### Objective
Word for word, restate every line of the listing that follows.

### Task inputs

================================

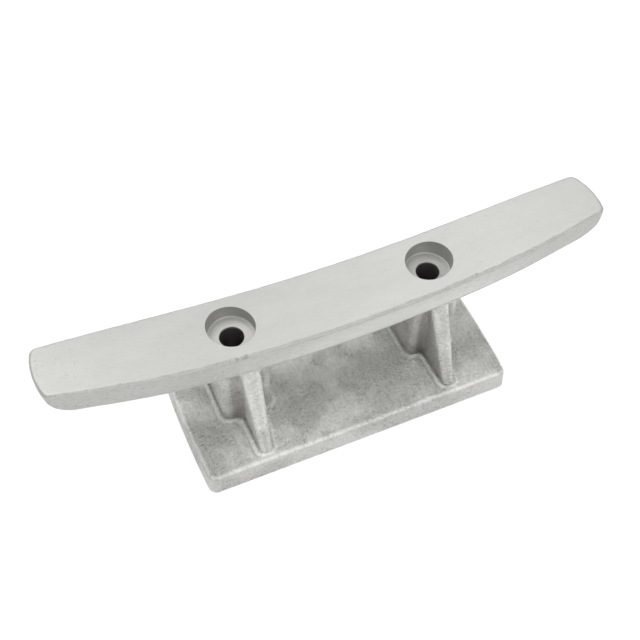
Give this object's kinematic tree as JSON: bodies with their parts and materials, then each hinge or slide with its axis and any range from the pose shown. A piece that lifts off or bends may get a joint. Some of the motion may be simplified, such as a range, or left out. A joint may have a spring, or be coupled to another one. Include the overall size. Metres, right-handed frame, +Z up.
{
  "type": "dock horn cleat",
  "caption": "Cast dock cleat: a crescent horn bar on ribbed pedestals and a rectangular base, drilled and counterbored for bolts, for tying off rope.",
  "frame": {"origin": "middle of the base's underside", "axes": "+Z up out of the base, X along the horn bar, Y across it"},
  "size_m": [0.2566, 0.0808, 0.0725],
  "materials": {
    "sand_cast": "as-cast, sandy and dull",
    "ground_face": "linished along the bar, satin"
  },
  "bodies": {
    "root": {"base_plate": "sand_cast", "left_boss": "sand_cast", "left_front_rib": "sand_cast", "left_back_rib": "sand_cast", "right_boss": "sand_cast", "right_front_rib": "sand_cast", "right_back_rib": "sand_cast", "horn_bridge": "ground_face", "left_horn": "ground_face", "right_horn": "ground_face"}
  },
  "joints": []
}
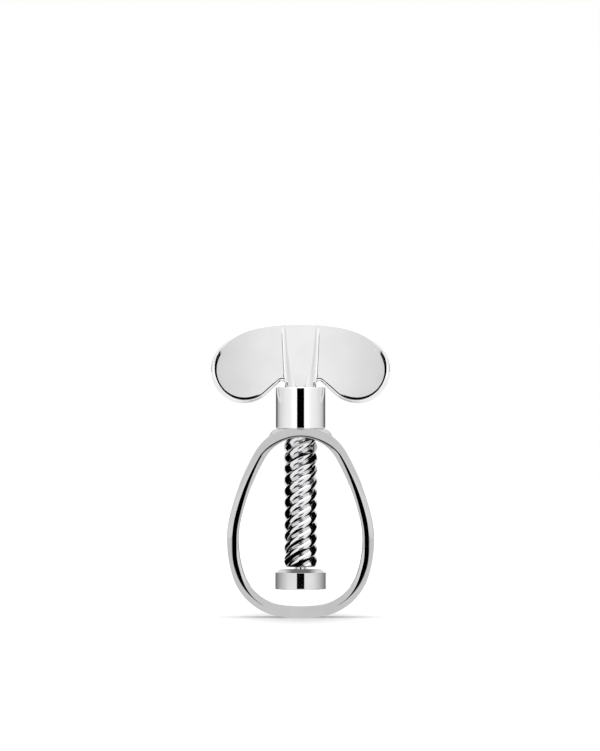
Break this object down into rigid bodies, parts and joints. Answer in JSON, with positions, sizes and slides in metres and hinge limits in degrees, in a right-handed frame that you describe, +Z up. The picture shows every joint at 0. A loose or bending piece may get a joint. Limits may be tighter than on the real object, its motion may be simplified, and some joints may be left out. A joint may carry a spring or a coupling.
{
  "type": "screw nutcracker",
  "caption": "Free-standing steel screw nutcracker: a wing handle drives a steep screw through a collar and presses a swivel foot down inside an egg-shaped hoop.",
  "frame": {"origin": "centre of the flat base that the hoop stands on", "axes": "+Z up along the screw, +X across the wings, -Y towards the front"},
  "size_m": [0.0916, 0.0264, 0.1503],
  "materials": {
    "polished_steel": "mirror-polished stainless steel",
    "screw_steel": "bright turned and polished stainless steel",
    "ground_steel": "ground stainless steel",
    "dark_steel": "blackened steel",
    "bronze": "machined bearing bronze",
    "black_polymer": "matt black acetal",
    "grey_polymer": "matt dark grey polyurethane"
  },
  "bodies": {
    "frame": {"hoop_frame": "polished_steel", "drive_nut": "bronze", "nut_lock_pin": "dark_steel", "collar": "polished_steel", "collar_set_screw": "dark_steel", "guide_ring": "black_polymer"},
    "foot": {"foot_cap": "polished_steel", "swivel_bush": "black_polymer", "thrust_plate": "ground_steel", "thrust_ball": "screw_steel"},
    "screw": {"helix_screw": "screw_steel", "bumper_washer": "grey_polymer", "wing_handle": "polished_steel", "handle_grub_screw": "dark_steel", "swivel_pin": "screw_steel", "pin_circlip": "dark_steel"}
  },
  "joints": [
    {"name": "foot_slide", "type": "slide", "parent": "frame", "child": "foot", "axis": [0, 0, 1], "range_m": [0, 0.06]},
    {"name": "screw_turn", "type": "hinge", "parent": "foot", "child": "screw", "pos_m": [0, 0, 0.025], "axis": [0, 0, 1], "range_deg": [0, 930.8]}
  ],
  "couplings": [
    {"joint": "foot_slide", "follows": "screw_turn", "m_per_rad": 0.0036924}
  ]
}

================================

### Result of the exercise
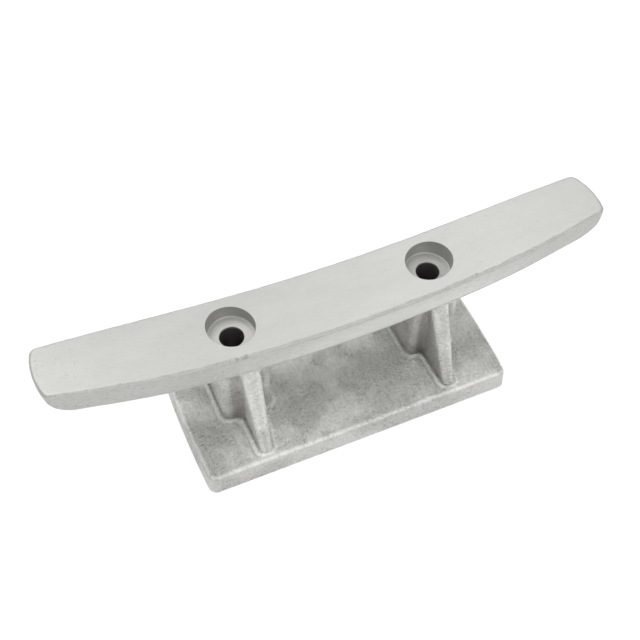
Give this object's kinematic tree as JSON: bodies with their parts and materials, then each hinge or slide with its axis and any range from the pose shown. A piece that lifts off or bends may get a joint. Some of the motion may be simplified, such as a range, or left out. A joint may have a spring, or be coupled to another one. Include the overall size. Metres, right-handed frame, +Z up.
{
  "type": "dock horn cleat",
  "caption": "Cast dock cleat: a crescent horn bar on ribbed pedestals and a rectangular base, drilled and counterbored for bolts, for tying off rope.",
  "frame": {"origin": "middle of the base's underside", "axes": "+Z up out of the base, X along the horn bar, Y across it"},
  "size_m": [0.2566, 0.0808, 0.0725],
  "materials": {
    "sand_cast": "as-cast, sandy and dull",
    "ground_face": "linished along the bar, satin"
  },
  "bodies": {
    "root": {"base_plate": "sand_cast", "left_boss": "sand_cast", "left_front_rib": "sand_cast", "left_back_rib": "sand_cast", "right_boss": "sand_cast", "right_front_rib": "sand_cast", "right_back_rib": "sand_cast", "horn_bridge": "ground_face", "left_horn": "ground_face", "right_horn": "ground_face"}
  },
  "joints": []
}
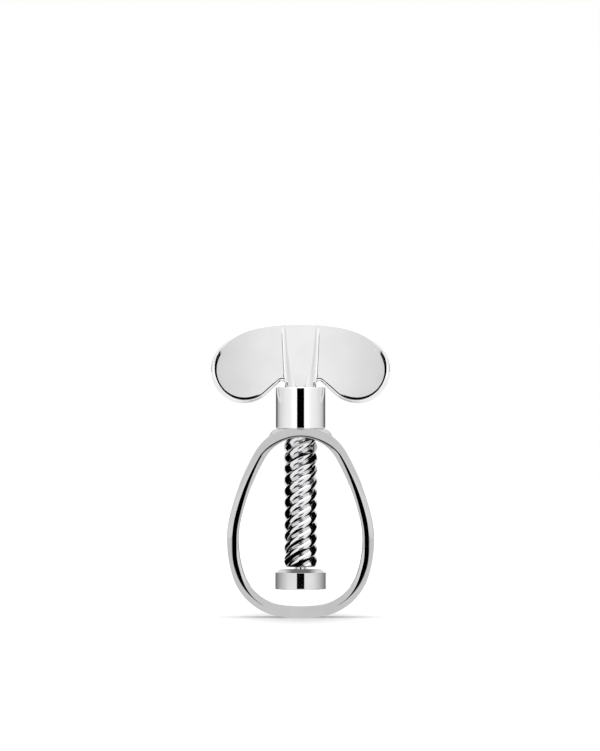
Break this object down into rigid bodies, parts and joints. Answer in JSON, with positions, sizes and slides in metres and hinge limits in degrees, in a right-handed frame that you describe, +Z up. The picture shows every joint at 0. A loose or bending piece may get a joint. Limits may be tighter than on the real object, its motion may be simplified, and some joints may be left out. A joint may carry a spring or a coupling.
{
  "type": "screw nutcracker",
  "caption": "Free-standing steel screw nutcracker: a wing handle drives a steep screw through a collar and presses a swivel foot down inside an egg-shaped hoop.",
  "frame": {"origin": "centre of the flat base that the hoop stands on", "axes": "+Z up along the screw, +X across the wings, -Y towards the front"},
  "size_m": [0.0916, 0.0264, 0.1503],
  "materials": {
    "polished_steel": "mirror-polished stainless steel",
    "screw_steel": "bright turned and polished stainless steel",
    "ground_steel": "ground stainless steel",
    "dark_steel": "blackened steel",
    "bronze": "machined bearing bronze",
    "black_polymer": "matt black acetal",
    "grey_polymer": "matt dark grey polyurethane"
  },
  "bodies": {
    "frame": {"hoop_frame": "polished_steel", "drive_nut": "bronze", "nut_lock_pin": "dark_steel", "collar": "polished_steel", "collar_set_screw": "dark_steel", "guide_ring": "black_polymer"},
    "foot": {"foot_cap": "polished_steel", "swivel_bush": "black_polymer", "thrust_plate": "ground_steel", "thrust_ball": "screw_steel"},
    "screw": {"helix_screw": "screw_steel", "bumper_washer": "grey_polymer", "wing_handle": "polished_steel", "handle_grub_screw": "dark_steel", "swivel_pin": "screw_steel", "pin_circlip": "dark_steel"}
  },
  "joints": [
    {"name": "foot_slide", "type": "slide", "parent": "frame", "child": "foot", "axis": [0, 0, 1], "range_m": [0, 0.06]},
    {"name": "screw_turn", "type": "hinge", "parent": "foot", "child": "screw", "pos_m": [0, 0, 0.025], "axis": [0, 0, 1], "range_deg": [0, 930.8]}
  ],
  "couplings": [
    {"joint": "foot_slide", "follows": "screw_turn", "m_per_rad": 0.0036924}
  ]
}